If the words “New Year’s resolutions” make you cringe and want to hide, you can skip the rest of this super wonderful article and just look at all of the cute animals available for adoption at AHS right now.
If you’re open to hearing about yet another benefit of pet ownership, keep reading!
For many, the beginning of 2019 marks a big change. If more exercise, less junk food, stress reduction, and subsequent weight loss are a part of your New Year’s resolutions, experts say having an accountability partner can help.
And your accountability partner is likely staring at you as you read this. Yeah, your pet!
Minnesota is home to some of the unhealthiest dogs and cats in the country, according to this Banfield study. If your pet falls into the overweight category, maybe they could use some goal setting just like you!
Need to shed a few pounds? Start moving. The Mayo Clinic features a great 12-week walking plan from the National Heart, Lung, and Blood Institute. If you’re a dog owner, this schedule can be beneficial for both you and your canine companion. And if that walk turns into a run, start searching for dog-friendly 5Ks in the Twin Cities area. Check out this calendar of dog-friendly activities created by our good friends at Sidewalk Dog.
Ok, so you only own cats? You can trim down their extra pounds, too, by training your kitty to walk on a leash. Before you start walking your cat, get them used to wearing a leash and harness. Winter is the perfect time to do that. Indoor cats also need enrichment — when they have nothing to do but eat and sleep, they can grow fat. Cats are hunters and predators by nature, and you can help nurture this natural instinct with toys and games.
We all know that extra pounds on humans can lead to serious health issues, and pets are no different! Read more about how to get your pet to a healthy weight, and stay there.
Eating right starts at the grocery store. So while you stand drooling in front of all those lettuce options, don’t forget to put some thought into what you’re feeding your four-legged family members at home, and how much.
You should always measure the amount of food you give your animals. If you pet is food motivated, don’t leave a bowl of food out and available at all times (also called free-feeding). If you’re unsure of what amount is right, your veterinarian will know exactly how much food your pet should be eating. Don’t rely on the recommendations on the back of pet food bags. With indoor cats, it’s even more important — they need less calories for their sedentary lifestyle.

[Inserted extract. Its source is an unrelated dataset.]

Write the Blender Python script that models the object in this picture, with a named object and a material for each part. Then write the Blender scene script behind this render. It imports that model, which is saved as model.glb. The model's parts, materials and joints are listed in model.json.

Food puzzles are also great for both dogs and cats. They help stimulate their brains and force them to eat slower. Puzzles gives their little bellies time to digest the food and makes them think about how to get each piece of kibble.
Low calorie weight loss food for both dogs and cats can be a great way to shed the pounds. There are prescription foods for severely obese animals. Ask your vet about it before changing their food.

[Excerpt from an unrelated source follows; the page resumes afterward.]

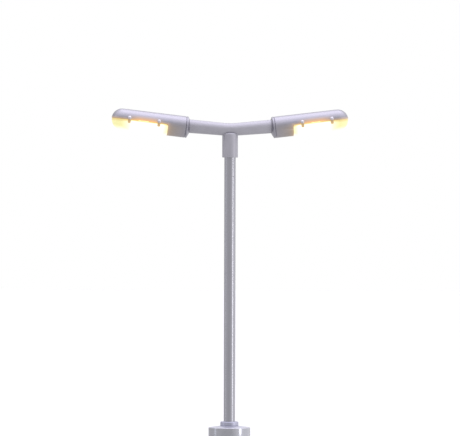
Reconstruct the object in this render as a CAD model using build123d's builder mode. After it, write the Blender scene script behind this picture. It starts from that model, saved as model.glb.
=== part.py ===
from build123d import *
import os
from math import cos, radians, sin, tan

os.makedirs("parts", exist_ok=True)

# Twin-arm lamp post for an HO (1:87) model railway layout, in millimetres.
# z = 0 is the layout surface, the mast stands on the z axis and the arms run along x.


# ---------------------------------------------------------------- driving dimensions
# socket that is glued into a 7 mm hole in the layout
flange_radius = 4.18
flange_height = 2.85
flange_seat_radius = 1.95
flange_rim_height = 2.54
flange_edge_round = 0.12
barrel_radius = 3.5
barrel_length = 12.0
glue_groove_radius = 0.2
glue_groove_pitch = 3.0
socket_bore_radius = 2.9
socket_ceiling = 1.4
top_hole_radius = 1.5
top_hole_chamfer = 0.12
barrel_lead_in = 0.2

insulator_radius = 2.88
insulator_top = 1.35
insulator_floor = -6.5
insulator_bottom = -8.2
insulator_chamfer = 0.15
press_gap = 0.02

outer_contact_radius = 1.7
outer_contact_bore = 1.5
outer_contact_top = 1.2
outer_contact_lead_in = 0.1
contact_tab_width = 0.8
contact_tab_thickness = 0.14
contact_slot_thickness = 0.26
contact_tab_bottom = -9.1
contact_tab_root = 0.5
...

We’ve all heard it: meditation and mindfulness are great for improving sleep and focus, reducing stress and anxiety, providing mental clarity, and so much more. According to Yoga Journal, your pet might be the key to helping you quiet your mind! Next time you’re settling down for the night, give “Petitation” a try. Pet your animal while you meditate, taking a few moments for yourself. You don’t have to do it very long — a few minutes can make a difference!
Your pets are like family, so include them in your goal setting! There’s no better accountability partner than a furry four-legged friend to help improve your health and wellbeing.